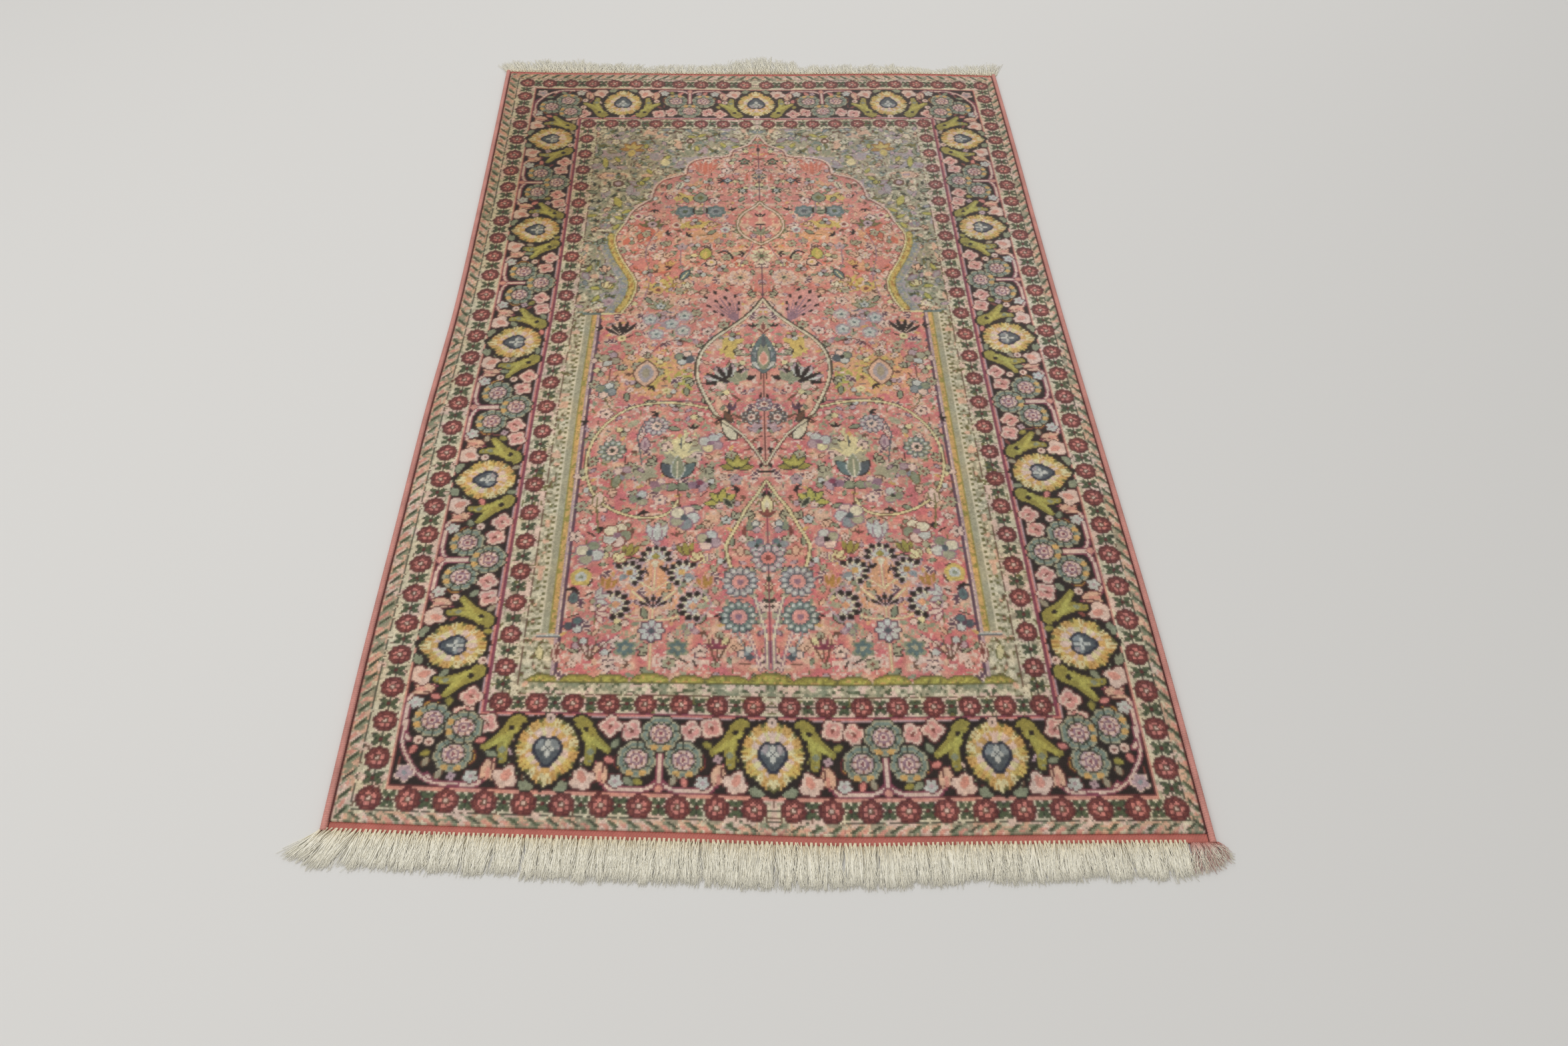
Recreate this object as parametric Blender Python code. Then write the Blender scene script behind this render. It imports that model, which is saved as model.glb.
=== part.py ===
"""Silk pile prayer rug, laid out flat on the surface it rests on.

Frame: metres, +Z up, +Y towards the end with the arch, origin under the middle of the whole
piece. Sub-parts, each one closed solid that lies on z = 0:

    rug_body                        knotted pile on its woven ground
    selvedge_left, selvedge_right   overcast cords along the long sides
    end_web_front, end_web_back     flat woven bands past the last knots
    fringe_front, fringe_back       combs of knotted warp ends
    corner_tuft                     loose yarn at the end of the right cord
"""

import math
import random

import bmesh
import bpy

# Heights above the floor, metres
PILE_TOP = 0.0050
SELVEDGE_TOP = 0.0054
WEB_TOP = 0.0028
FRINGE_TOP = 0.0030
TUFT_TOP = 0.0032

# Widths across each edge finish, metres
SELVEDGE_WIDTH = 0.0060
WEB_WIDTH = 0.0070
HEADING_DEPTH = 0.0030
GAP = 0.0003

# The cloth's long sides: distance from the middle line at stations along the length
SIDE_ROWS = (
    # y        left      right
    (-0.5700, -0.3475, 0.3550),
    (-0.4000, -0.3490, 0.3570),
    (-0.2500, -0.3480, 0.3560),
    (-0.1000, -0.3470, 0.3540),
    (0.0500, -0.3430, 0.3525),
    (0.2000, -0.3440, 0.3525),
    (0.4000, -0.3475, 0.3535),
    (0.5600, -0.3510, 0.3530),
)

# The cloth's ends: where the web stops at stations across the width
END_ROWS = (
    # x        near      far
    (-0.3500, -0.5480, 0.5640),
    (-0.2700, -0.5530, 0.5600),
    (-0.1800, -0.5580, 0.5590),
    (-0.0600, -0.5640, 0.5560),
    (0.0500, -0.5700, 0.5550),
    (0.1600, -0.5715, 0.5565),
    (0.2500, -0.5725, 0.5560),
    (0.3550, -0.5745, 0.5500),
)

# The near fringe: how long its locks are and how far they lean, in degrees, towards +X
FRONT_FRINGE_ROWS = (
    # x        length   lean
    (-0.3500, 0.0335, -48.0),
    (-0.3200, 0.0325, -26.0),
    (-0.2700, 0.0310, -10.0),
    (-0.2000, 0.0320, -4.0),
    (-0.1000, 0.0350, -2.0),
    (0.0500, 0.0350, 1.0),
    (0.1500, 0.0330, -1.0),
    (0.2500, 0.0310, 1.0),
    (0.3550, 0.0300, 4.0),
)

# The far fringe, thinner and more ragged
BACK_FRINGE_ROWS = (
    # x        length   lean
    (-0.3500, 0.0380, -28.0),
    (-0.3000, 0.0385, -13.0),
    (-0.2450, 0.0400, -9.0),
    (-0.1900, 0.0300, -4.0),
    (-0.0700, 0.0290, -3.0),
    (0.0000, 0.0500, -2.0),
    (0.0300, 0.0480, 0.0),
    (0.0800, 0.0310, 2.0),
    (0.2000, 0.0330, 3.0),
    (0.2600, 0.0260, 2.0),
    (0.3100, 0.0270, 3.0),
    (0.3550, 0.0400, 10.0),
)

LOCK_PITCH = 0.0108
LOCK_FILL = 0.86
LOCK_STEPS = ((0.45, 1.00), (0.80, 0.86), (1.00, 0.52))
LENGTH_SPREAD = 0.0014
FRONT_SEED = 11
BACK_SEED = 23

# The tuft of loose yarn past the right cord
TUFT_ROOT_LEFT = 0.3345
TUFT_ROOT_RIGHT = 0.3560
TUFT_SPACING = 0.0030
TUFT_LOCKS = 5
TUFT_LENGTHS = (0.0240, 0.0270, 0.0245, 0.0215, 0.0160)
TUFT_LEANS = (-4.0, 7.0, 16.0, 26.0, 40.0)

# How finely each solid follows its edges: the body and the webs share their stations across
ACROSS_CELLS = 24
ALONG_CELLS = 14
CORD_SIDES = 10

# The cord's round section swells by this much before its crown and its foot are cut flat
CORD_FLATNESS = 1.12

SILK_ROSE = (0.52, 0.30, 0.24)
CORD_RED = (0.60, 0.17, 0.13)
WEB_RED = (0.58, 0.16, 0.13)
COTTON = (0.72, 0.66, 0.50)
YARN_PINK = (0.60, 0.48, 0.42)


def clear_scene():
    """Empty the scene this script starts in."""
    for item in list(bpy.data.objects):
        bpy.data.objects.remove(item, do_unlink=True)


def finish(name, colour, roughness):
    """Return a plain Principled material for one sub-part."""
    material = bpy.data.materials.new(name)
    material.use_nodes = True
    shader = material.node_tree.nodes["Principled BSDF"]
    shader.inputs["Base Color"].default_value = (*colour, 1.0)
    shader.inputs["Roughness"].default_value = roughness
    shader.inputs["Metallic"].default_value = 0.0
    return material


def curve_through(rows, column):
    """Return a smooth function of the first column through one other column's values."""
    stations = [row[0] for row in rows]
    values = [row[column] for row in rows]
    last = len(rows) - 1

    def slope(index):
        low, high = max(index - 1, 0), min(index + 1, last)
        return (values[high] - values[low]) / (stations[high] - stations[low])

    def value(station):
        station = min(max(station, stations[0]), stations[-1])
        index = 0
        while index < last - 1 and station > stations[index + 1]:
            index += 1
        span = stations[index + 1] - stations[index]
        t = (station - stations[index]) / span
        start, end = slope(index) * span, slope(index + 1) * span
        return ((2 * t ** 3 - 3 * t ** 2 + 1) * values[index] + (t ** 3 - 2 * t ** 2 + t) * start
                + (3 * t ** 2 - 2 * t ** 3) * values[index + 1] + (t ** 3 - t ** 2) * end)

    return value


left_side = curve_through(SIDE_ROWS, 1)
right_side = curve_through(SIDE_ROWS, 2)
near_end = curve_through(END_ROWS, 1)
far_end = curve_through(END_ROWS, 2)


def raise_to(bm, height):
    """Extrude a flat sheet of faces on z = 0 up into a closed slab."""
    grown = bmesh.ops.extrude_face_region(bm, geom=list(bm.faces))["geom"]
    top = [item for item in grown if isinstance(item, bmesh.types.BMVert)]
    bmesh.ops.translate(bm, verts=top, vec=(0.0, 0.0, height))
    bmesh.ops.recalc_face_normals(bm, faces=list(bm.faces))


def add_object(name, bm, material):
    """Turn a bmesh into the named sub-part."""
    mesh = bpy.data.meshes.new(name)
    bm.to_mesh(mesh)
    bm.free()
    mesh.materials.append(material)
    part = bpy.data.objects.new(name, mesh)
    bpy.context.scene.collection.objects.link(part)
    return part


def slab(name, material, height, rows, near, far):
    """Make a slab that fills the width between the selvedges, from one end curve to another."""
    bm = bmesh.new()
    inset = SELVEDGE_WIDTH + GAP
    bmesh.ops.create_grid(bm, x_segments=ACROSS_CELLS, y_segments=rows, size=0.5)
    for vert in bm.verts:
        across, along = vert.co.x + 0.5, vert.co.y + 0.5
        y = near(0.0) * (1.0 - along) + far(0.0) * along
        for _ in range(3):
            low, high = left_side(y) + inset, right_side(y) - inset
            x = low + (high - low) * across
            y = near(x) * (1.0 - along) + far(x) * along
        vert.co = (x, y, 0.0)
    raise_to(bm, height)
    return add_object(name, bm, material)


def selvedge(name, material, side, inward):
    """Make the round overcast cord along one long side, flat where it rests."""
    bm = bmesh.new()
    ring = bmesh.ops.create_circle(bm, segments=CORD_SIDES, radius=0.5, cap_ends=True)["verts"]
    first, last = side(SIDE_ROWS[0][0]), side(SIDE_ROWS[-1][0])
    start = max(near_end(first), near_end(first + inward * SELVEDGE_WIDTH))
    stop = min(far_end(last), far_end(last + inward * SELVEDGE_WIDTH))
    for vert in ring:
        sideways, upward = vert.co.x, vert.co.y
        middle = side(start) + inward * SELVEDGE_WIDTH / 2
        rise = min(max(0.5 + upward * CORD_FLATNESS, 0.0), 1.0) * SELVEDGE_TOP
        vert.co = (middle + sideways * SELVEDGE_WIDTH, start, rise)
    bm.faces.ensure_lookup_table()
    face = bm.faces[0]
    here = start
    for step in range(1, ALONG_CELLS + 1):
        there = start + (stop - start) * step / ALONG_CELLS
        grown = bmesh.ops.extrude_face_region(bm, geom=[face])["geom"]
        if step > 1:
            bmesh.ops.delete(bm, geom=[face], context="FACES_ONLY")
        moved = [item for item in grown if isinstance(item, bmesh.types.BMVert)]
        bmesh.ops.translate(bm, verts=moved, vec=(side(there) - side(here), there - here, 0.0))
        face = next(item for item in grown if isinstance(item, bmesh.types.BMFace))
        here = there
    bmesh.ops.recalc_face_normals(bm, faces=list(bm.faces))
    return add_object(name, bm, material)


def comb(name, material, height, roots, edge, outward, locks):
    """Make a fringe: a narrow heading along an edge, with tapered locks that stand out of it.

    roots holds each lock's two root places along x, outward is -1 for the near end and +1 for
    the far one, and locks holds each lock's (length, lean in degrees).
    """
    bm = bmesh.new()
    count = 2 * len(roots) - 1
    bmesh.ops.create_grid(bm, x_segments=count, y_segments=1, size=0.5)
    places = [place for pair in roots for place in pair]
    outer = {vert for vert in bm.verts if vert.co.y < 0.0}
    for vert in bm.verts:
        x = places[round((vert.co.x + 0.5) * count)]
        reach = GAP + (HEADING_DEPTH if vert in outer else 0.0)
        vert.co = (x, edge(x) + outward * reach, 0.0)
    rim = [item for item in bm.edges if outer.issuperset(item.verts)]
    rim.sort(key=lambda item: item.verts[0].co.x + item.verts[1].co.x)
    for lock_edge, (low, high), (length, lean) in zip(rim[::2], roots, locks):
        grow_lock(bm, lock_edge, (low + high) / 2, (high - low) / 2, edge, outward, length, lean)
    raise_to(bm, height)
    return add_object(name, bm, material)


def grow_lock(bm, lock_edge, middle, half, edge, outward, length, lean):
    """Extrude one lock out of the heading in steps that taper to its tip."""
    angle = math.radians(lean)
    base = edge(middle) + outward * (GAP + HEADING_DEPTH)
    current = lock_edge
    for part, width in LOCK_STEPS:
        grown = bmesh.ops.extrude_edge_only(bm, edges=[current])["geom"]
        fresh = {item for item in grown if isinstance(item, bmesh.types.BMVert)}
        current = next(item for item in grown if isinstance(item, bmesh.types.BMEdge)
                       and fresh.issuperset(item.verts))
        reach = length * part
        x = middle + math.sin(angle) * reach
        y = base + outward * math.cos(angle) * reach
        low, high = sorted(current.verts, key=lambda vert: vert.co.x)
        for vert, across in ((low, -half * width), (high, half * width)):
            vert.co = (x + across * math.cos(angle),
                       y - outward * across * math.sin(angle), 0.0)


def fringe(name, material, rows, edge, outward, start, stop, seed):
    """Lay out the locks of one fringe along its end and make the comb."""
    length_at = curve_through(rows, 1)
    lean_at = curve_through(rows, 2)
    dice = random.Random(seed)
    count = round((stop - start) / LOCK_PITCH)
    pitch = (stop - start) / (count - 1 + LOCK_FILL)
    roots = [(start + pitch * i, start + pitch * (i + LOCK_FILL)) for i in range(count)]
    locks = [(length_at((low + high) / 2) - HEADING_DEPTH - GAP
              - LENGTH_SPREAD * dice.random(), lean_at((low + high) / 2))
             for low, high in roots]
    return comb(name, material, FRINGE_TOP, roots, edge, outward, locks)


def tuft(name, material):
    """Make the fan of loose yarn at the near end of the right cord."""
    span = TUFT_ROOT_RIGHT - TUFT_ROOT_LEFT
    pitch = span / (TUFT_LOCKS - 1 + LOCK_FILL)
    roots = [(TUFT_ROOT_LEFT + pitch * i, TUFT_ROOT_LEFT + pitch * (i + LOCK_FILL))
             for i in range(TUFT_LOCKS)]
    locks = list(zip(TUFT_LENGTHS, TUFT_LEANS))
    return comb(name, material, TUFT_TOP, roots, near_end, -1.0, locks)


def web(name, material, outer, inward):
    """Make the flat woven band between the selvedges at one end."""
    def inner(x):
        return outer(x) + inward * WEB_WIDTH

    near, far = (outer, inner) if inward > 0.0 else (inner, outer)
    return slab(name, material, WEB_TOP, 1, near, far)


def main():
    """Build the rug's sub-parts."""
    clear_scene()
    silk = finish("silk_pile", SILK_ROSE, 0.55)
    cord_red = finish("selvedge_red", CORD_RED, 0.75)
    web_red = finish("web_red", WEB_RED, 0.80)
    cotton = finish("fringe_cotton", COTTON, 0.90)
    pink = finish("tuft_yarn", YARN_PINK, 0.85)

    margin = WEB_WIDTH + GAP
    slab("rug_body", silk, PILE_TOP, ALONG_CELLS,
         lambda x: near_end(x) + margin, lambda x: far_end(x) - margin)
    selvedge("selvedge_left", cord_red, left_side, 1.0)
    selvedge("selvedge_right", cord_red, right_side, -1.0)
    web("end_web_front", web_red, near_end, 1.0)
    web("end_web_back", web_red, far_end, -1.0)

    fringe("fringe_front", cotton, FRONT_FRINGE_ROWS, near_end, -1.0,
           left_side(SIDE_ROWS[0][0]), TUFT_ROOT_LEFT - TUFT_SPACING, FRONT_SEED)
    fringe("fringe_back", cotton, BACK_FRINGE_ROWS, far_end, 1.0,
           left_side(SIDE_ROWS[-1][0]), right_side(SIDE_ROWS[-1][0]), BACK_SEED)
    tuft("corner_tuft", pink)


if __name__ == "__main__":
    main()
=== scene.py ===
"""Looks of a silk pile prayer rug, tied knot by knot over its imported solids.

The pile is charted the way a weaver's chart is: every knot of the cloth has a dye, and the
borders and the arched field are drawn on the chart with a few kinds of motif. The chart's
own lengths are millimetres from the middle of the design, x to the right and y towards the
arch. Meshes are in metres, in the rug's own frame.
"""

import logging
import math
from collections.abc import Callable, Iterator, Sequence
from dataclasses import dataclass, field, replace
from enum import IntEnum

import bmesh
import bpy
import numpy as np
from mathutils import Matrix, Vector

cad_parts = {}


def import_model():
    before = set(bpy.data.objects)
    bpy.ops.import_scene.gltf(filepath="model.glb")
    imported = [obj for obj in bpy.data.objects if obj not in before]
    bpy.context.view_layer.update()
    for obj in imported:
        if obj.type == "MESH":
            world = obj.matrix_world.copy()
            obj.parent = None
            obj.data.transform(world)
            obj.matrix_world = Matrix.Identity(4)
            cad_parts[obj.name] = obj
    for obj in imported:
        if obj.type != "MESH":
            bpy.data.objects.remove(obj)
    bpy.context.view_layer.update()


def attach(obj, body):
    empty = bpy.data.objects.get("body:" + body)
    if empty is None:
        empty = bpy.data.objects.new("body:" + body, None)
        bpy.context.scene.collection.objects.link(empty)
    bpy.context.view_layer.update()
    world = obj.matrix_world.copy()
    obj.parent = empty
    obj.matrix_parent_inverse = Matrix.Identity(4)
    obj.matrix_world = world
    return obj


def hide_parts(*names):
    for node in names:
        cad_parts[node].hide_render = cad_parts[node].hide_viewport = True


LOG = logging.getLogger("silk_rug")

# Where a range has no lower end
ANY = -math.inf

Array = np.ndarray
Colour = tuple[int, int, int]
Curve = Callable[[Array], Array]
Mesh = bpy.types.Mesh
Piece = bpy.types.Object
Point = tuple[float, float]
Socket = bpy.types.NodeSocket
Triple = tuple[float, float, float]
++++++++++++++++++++
[Task to carry out]:
Exactly and only the lines from the line that contains "margin = WEB_WIDTH + GAP" through the line that contains "import numpy as np" are to be repeated as they stand.

[Complete answer]:
    margin = WEB_WIDTH + GAP
    slab("rug_body", silk, PILE_TOP, ALONG_CELLS,
         lambda x: near_end(x) + margin, lambda x: far_end(x) - margin)
    selvedge("selvedge_left", cord_red, left_side, 1.0)
    selvedge("selvedge_right", cord_red, right_side, -1.0)
    web("end_web_front", web_red, near_end, 1.0)
    web("end_web_back", web_red, far_end, -1.0)

    fringe("fringe_front", cotton, FRONT_FRINGE_ROWS, near_end, -1.0,
           left_side(SIDE_ROWS[0][0]), TUFT_ROOT_LEFT - TUFT_SPACING, FRONT_SEED)
    fringe("fringe_back", cotton, BACK_FRINGE_ROWS, far_end, 1.0,
           left_side(SIDE_ROWS[-1][0]), right_side(SIDE_ROWS[-1][0]), BACK_SEED)
    tuft("corner_tuft", pink)


if __name__ == "__main__":
    main()
=== scene.py ===
"""Looks of a silk pile prayer rug, tied knot by knot over its imported solids.

The pile is charted the way a weaver's chart is: every knot of the cloth has a dye, and the
borders and the arched field are drawn on the chart with a few kinds of motif. The chart's
own lengths are millimetres from the middle of the design, x to the right and y towards the
arch. Meshes are in metres, in the rug's own frame.
"""

import logging
import math
from collections.abc import Callable, Iterator, Sequence
from dataclasses import dataclass, field, replace
from enum import IntEnum

import bmesh
import bpy
import numpy as np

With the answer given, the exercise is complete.